なれ合いの政治、緊張感のない国会…議長席から見えた景色を尾辻秀久参院議員が率直に語った。「ずっと悩んでいた」辞任の理由、残る議員生活に残した仕事
尾辻秀久参院議員(84)=鹿児島選挙区=が任期途中で参院議長を辞任した。腰部を圧迫骨折した昨夏以降、痛みと闘いながら国会の議事進行や皇室関係行事出席を続けてきた。辞任を決めた理由や今後の議員活動の抱負を聞いた。 【写真】〈関連〉「議長席ではずっと緊張していた」と話す尾辻秀久氏=参院議員会館
-任期を約8カ月残しての辞任となった。 「国会の開会式で天皇陛下が議場を退出される際、参院議長は先導役を担う。腰の痛みでなかなか思うようにできず、いつもごまかしながらだった。国会は形を整えないといけない場所。
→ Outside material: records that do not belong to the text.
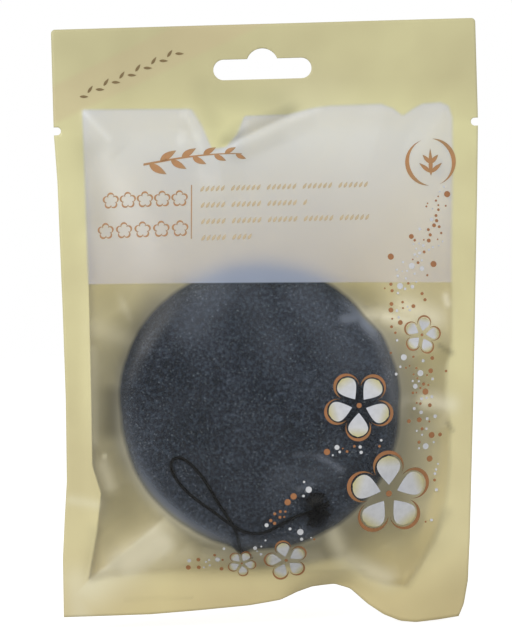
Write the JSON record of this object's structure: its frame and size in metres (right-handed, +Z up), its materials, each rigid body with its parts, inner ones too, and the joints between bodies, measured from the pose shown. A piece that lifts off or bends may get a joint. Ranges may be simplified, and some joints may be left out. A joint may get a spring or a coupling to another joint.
{
  "type": "konjac sponge in a hanging pouch",
  "caption": "Round soft konjac sponge with a threaded cord loop, heat sealed in a flat film pouch with a hanging slot and tear notches.",
  "frame": {"origin": "centre of the hanging slot's long part, in the plane where the two webs of film meet", "axes": "+Z up through the header, the pouch hangs along -Z; the front with the clear window faces -Y; +X is to the right of someone looking at the front"},
  "size_m": [0.1307, 0.0331, 0.1835],
  "materials": {
    "front_film": "frosted translucent film",
    "back_film": "pale yellow film, satin",
    "fused_seal": "fused film layer",
    "konjac": "charcoal grey, finely porous, damp",
    "cotton_cord": "black twisted cotton"
  },
  "bodies": {
    "header": {"header_front_film": "front_film", "header_back_film": "back_film", "header_seal": "fused_seal"},
    "pouch": {"front_film": "front_film", "back_film": "back_film", "left_seal": "fused_seal", "right_seal": "fused_seal", "bottom_seal": "fused_seal"},
    "sponge": {"sponge": "konjac", "cord": "cotton_cord", "cord_through": "cotton_cord", "knot": "cotton_cord", "knot_tails": "cotton_cord"}
  },
  "joints": [
    {"name": "tear_line_fold", "type": "hinge", "parent": "header", "child": "pouch", "pos_m": [0, 0, -0.0176], "axis": [1, 0, 0], "range_deg": [-90, 90]},
    {"name": "sponge_turn", "type": "hinge", "parent": "pouch", "child": "sponge", "pos_m": [-0.0036, 0, -0.1032], "axis": [0, 1, 0], "range_deg": [-45, 45]}
  ]
}
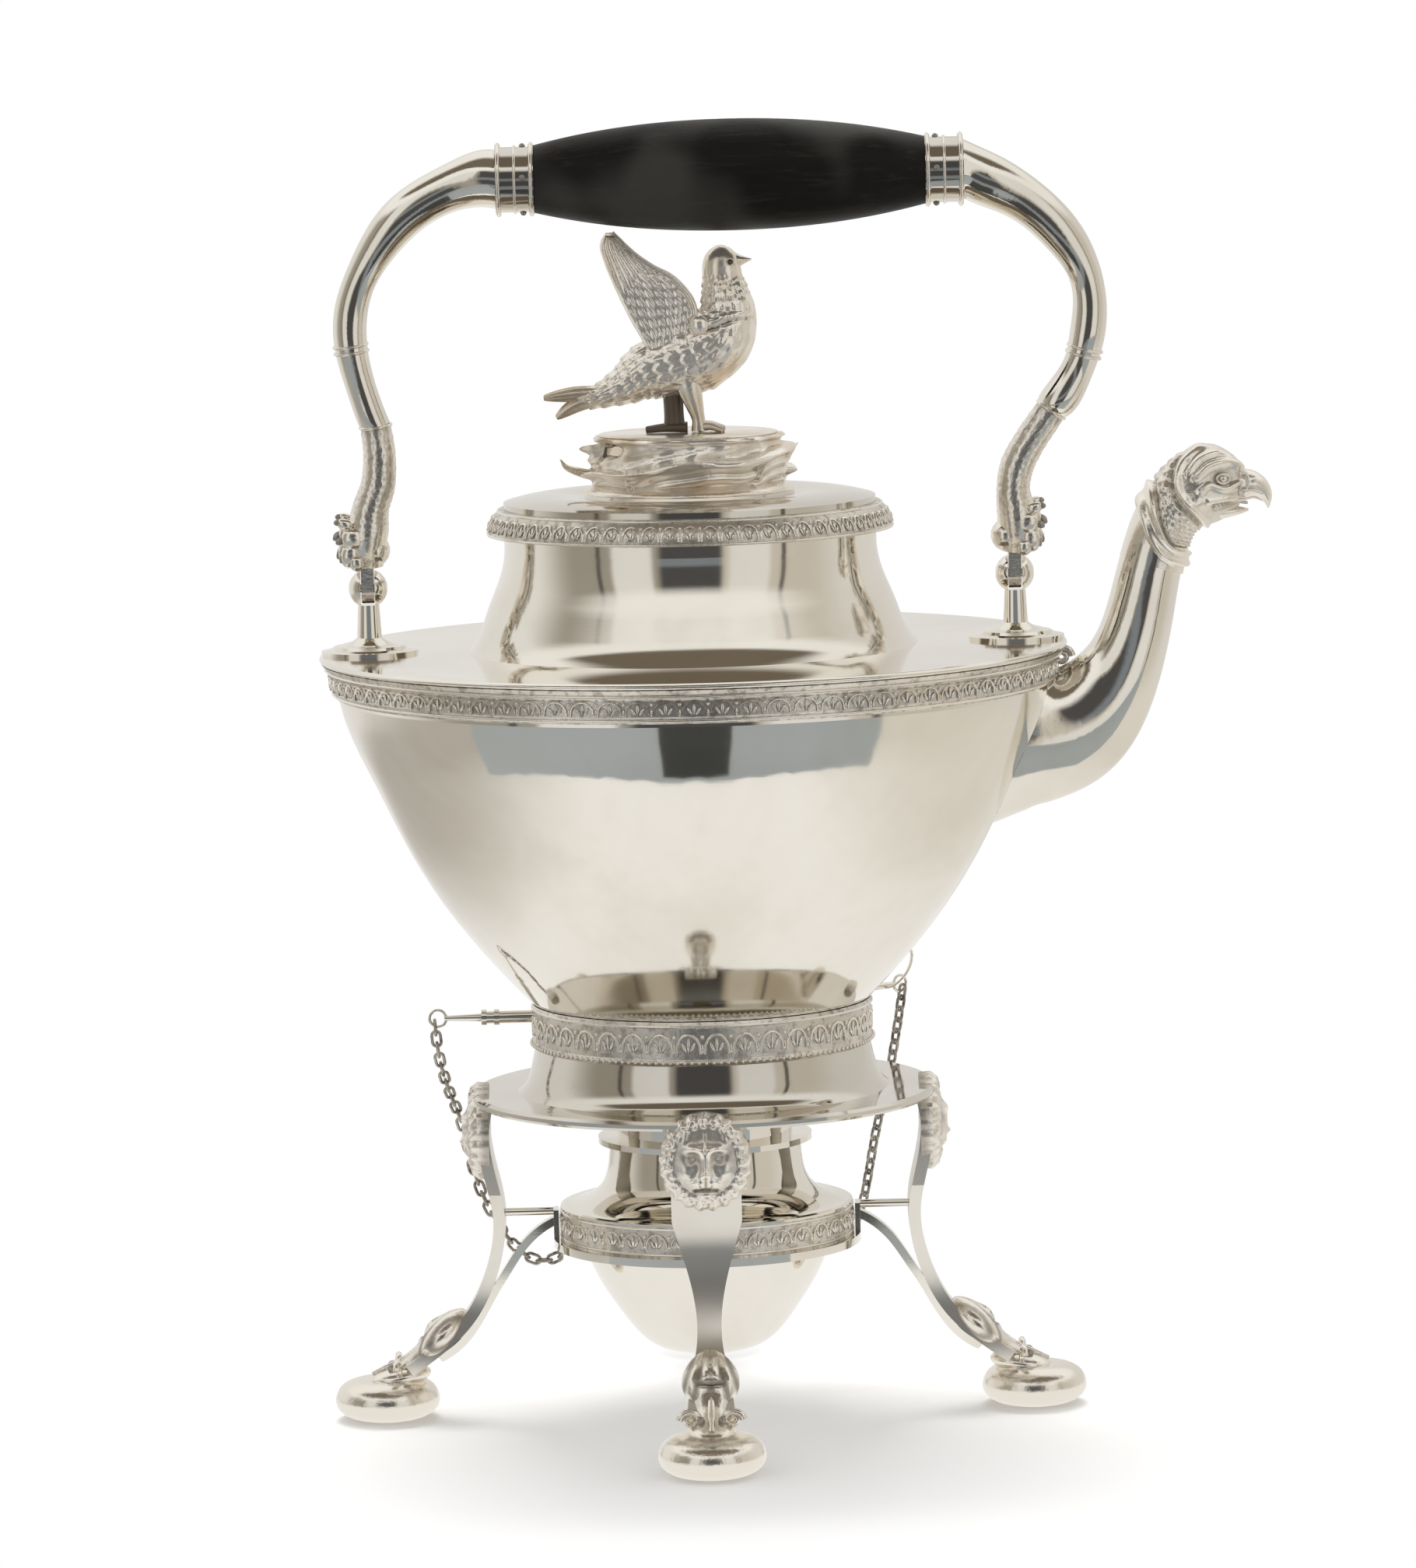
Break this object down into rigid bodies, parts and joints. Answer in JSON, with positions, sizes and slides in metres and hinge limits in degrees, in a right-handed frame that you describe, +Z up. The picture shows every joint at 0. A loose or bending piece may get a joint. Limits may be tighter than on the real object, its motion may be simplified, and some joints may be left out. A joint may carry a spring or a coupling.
{
  "type": "spirit kettle on stand",
  "caption": "Round silver tea kettle with a swinging wood-gripped handle, hinged lid with a dove finial and eagle-head spout, on a four-legged stand with a spirit lamp and chained locking pins.",
  "frame": {"origin": "centre of the bounding box in X and Y, on the plane the four feet stand on", "axes": "+Z up; +X towards the spout, along the handle's grip; -Y is the front, where one leg points"},
  "size_m": [0.2649, 0.209, 0.3587],
  "materials": {
    "polished_silver": "old polished silver with a soft shine",
    "cast_silver": "cast and chased silver, darkened in the hollows",
    "ebonised_wood": "near-black turned wood with a soft sheen",
    "cotton_wick": "plaited cotton"
  },
  "bodies": {
    "stand": {"stand_flange": "polished_silver", "stand_collar": "cast_silver", "leg_right": "polished_silver", "leg_back": "polished_silver", "leg_left": "polished_silver", "leg_front": "polished_silver", "mask_right": "cast_silver", "mask_back": "cast_silver", "mask_left": "cast_silver", "mask_front": "cast_silver", "brace_right": "cast_silver", "brace_back": "cast_silver", "brace_left": "cast_silver", "brace_front": "cast_silver", "foot_right": "cast_silver", "foot_back": "cast_silver", "foot_left": "cast_silver", "foot_front": "cast_silver", "lamp_ring": "cast_silver", "pin_guide_left": "polished_silver", "pin_guide_right": "polished_silver", "chain_left": "cast_silver", "chain_right": "cast_silver"},
    "kettle": {"kettle_bowl": "polished_silver", "shoulder_band": "cast_silver", "shoulder_plate": "polished_silver", "kettle_neck": "polished_silver", "neck_rim": "cast_silver", "kettle_foot_ring": "polished_silver", "spout_tube": "polished_silver", "spout_head": "cast_silver", "lid_hinge_fixed": "polished_silver", "lid_hinge_pin": "polished_silver", "handle_post_left": "polished_silver", "handle_post_right": "polished_silver", "pivot_pin_left": "polished_silver", "pivot_pin_right": "polished_silver"},
    "lid": {"lid_plate": "polished_silver", "lid_bezel": "polished_silver", "lid_hinge_leaf": "polished_silver", "dove_base": "cast_silver", "dove_body": "cast_silver", "dove_wing_near": "cast_silver", "dove_wing_far": "cast_silver"},
    "handle": {"handle_arm_left": "polished_silver", "handle_arm_right": "polished_silver", "handle_paw_left": "cast_silver", "handle_paw_right": "cast_silver", "ferrule_left": "polished_silver", "ferrule_right": "polished_silver", "handle_grip": "ebonised_wood", "grip_core": "polished_silver"},
    "lamp": {"lamp_bowl": "polished_silver", "lamp_band": "polished_silver", "lamp_top": "polished_silver", "burner_tube": "polished_silver", "wick": "cotton_wick"},
    "snuffer": {"snuffer_cap": "polished_silver"},
    "pin_left": {"lock_pin_left": "polished_silver"},
    "pin_right": {"lock_pin_right": "polished_silver"}
  },
  "joints": [
    {"name": "kettle_lift", "type": "slide", "parent": "stand", "child": "kettle", "axis": [0, 0, 1], "range_m": [0, 0.06]},
    {"name": "handle_swing", "type": "hinge", "parent": "kettle", "child": "handle", "pos_m": [-0.0278, 0, 0.232], "axis": [1, 0, 0], "range_deg": [0, 80]},
    {"name": "lid_hinge", "type": "hinge", "parent": "kettle", "child": "lid", "pos_m": [-0.0278, 0.0585, 0.2545], "axis": [-1, 0, 0], "range_deg": [0, 35]},
    {"name": "lamp_lift", "type": "slide", "parent": "stand", "child": "lamp", "axis": [0, 0, 1], "range_m": [0, 0.012]},
    {"name": "snuffer_lift", "type": "slide", "parent": "lamp", "child": "snuffer", "axis": [0, 0, 1], "range_m": [0, 0.005]},
    {"name": "pin_left_slide", "type": "slide", "parent": "stand", "child": "pin_left", "axis": [-1, 0, 0], "range_m": [0, 0.0016]},
    {"name": "pin_right_slide", "type": "slide", "parent": "stand", "child": "pin_right", "axis": [0.766, 0.6428, 0], "range_m": [0, 0.0016]}
  ]
}
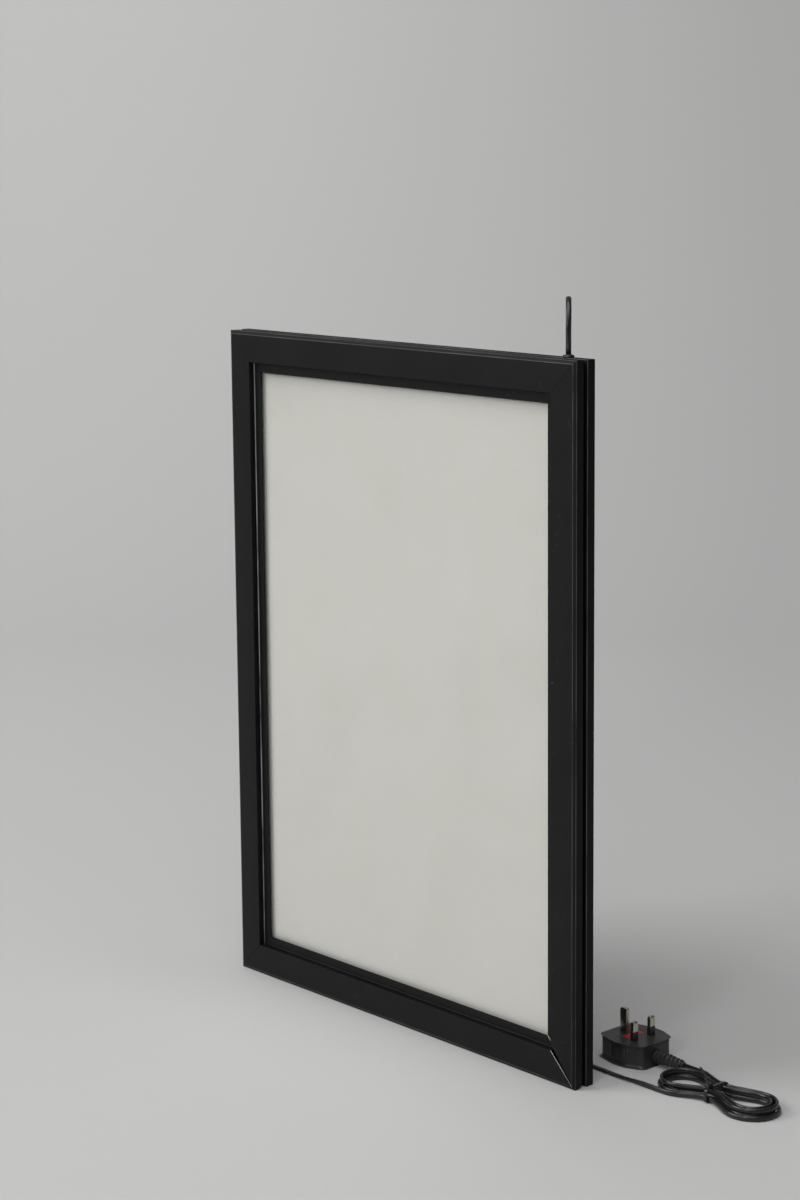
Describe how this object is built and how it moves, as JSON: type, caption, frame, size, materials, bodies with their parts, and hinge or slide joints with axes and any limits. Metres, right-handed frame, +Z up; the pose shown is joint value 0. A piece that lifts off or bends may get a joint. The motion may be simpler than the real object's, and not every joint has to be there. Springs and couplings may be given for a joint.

私はさまになっていないとずっと悩んでいた。10月に辞任を決意した。これまで気持ちが張り詰めていたのか、家族によく笑うようになったと言われる。任期満了できれいに辞められたら良かったが、悔いはない」 -議長として全国戦没者追悼式や、ハンセン病元患者らの追悼式典で、情感あふれるあいさつをした。 「8月15日は父を戦争で亡くした私にとって特別な日。『追悼の辞』は日ごろ思っていることを率直に心を込めて読んだつもりだ」 「ハンセン病元患者らは治療法が確立した後も隔離され、断種や堕胎を強制された。国はなぜ非人道的なことを行ったのか。その怒りや反省は自分自身にもある。立法府の人間として、私自身が責任を取っていないという思いが非常に強く、言い訳ができない。首相も式典に出席し、謝るべきだ。10月8日の参院本会議で旧優生保護法下の強制不妊手術を巡る補償法が成立したが、良かったなんて表現はできない。遅すぎた」
-議長席から国会を見てきて感じたことは。 「議長を務めた2年余りに限らず、緊張感のない国会を続けてきたように思う。与党が安定多数を維持し『どうせ結果は見えている』という、なれ合いの政治。今回の衆院選で与野党が伯仲した。議論が深まり、『ひょっとしたらひっくり返るかも』という緊張感が出てきたのは、私はいいことなんじゃないかなと思う」 -議員任期の来年夏までどんな仕事をしていくか。 「まずは体力を取り戻したい。いくつかけりをつけたい仕事もある。自殺対策は進んできたが、特に子どもの自殺が増えているのが非常に気がかりだ。一議員として取り組んでいきたい」 ◇ 鹿児島県南さつま市出身の尾辻氏は鹿児島県議を経て89年の参院選で初当選し6期目。厚生労働相や参院副議長、日本遺族会長など歴任し、ドミニカ移民問題の解決などに尽力した。議長就任に伴い自民会派を離脱した。 今年7月、来夏の参院選には立候補せず、今期限りで政界を引退する意向を明らかにした。議長職は任期満了まで続ける意欲を示していた。